Je pense que la création d’une entreprise est avant tout une affaire
de concours de circonstances. Avoir un concept, aussi révolutionnaire
soit-il, est loin de suffire pour se lancer. Il faut surtout avoir
l’opportunité de le mettre en œuvre car on vous le répétera sans
cesse : une idée ne vaut rien sans son exécution. C’est
d’ailleurs ce qui permet d’opérer une sélection car vous pouvez être
sûr de ne pas être seul sur une idée. J’ai reçu à ce titre quelques
mails de personnes qui m’avaient avoué songer à la même idée que Train
d’union mais sans prendre le temps de la développer.

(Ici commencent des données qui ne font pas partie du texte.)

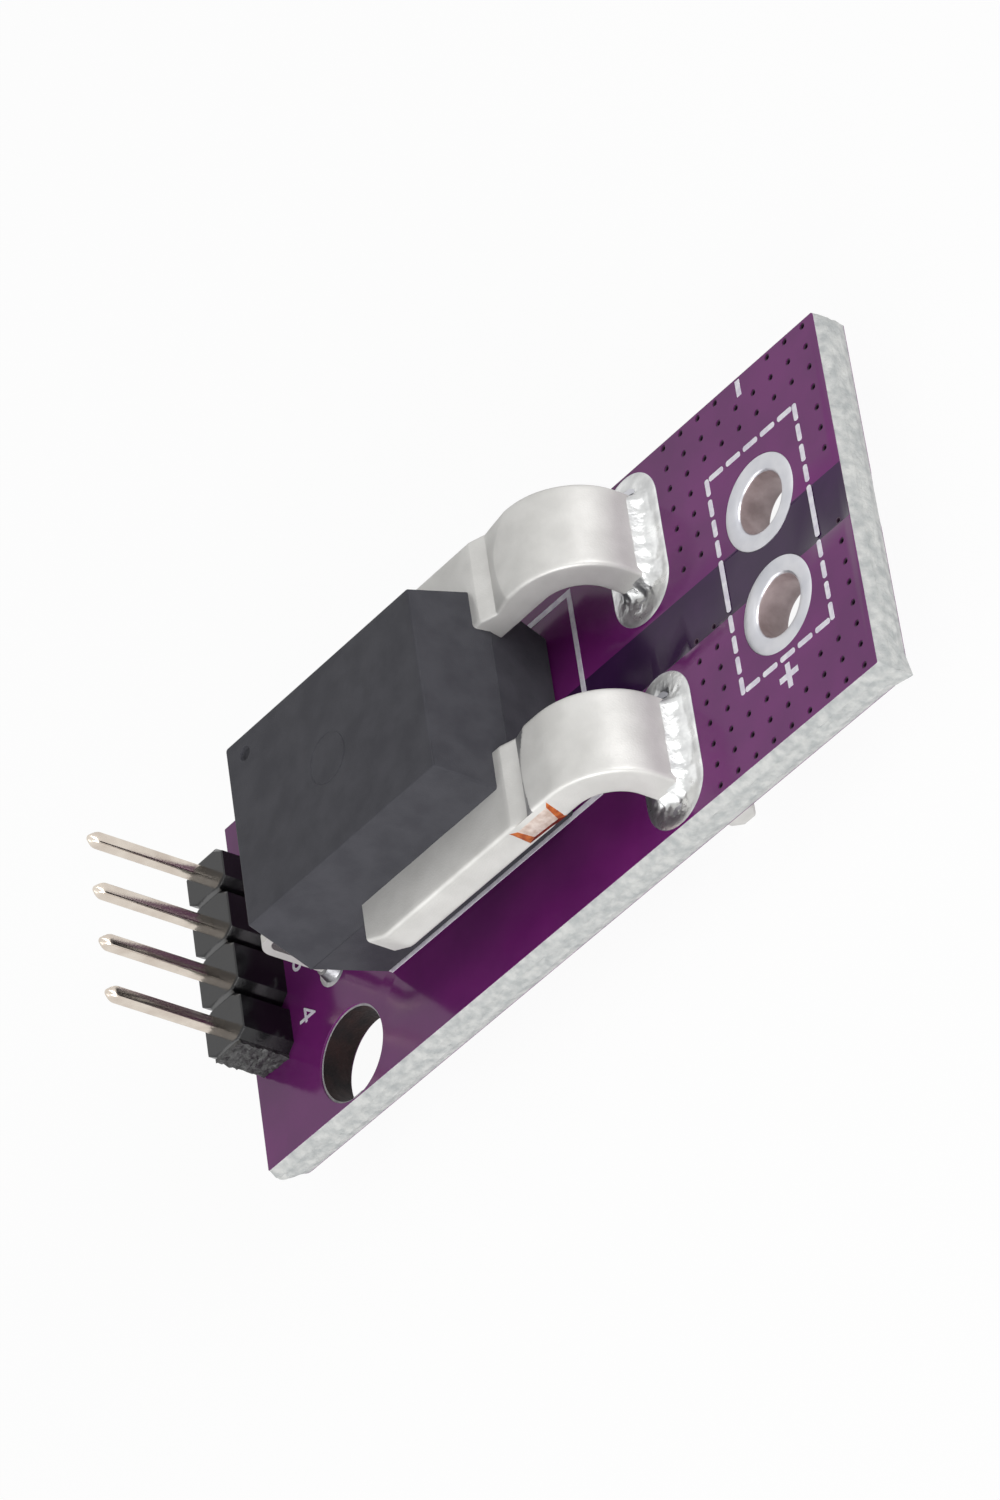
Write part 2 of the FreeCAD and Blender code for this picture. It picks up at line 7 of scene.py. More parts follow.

Pour ma part, au moment de me lancer j’avais réuni suffisamment
d’éléments qui ne laissaient pas de place au doute pour sauter le pas :
j’avais un concept original, du temps, quelques moyens financiers, une
équipe de compétences pour la réalisation du site, et également un nom.
Paradoxalement ce dernier élément fût le déclic. Ce sont parfois des
éléments qui aident à visualiser le mieux un projet encore couché sur
le papier, qui vous pousse à aller plus loin.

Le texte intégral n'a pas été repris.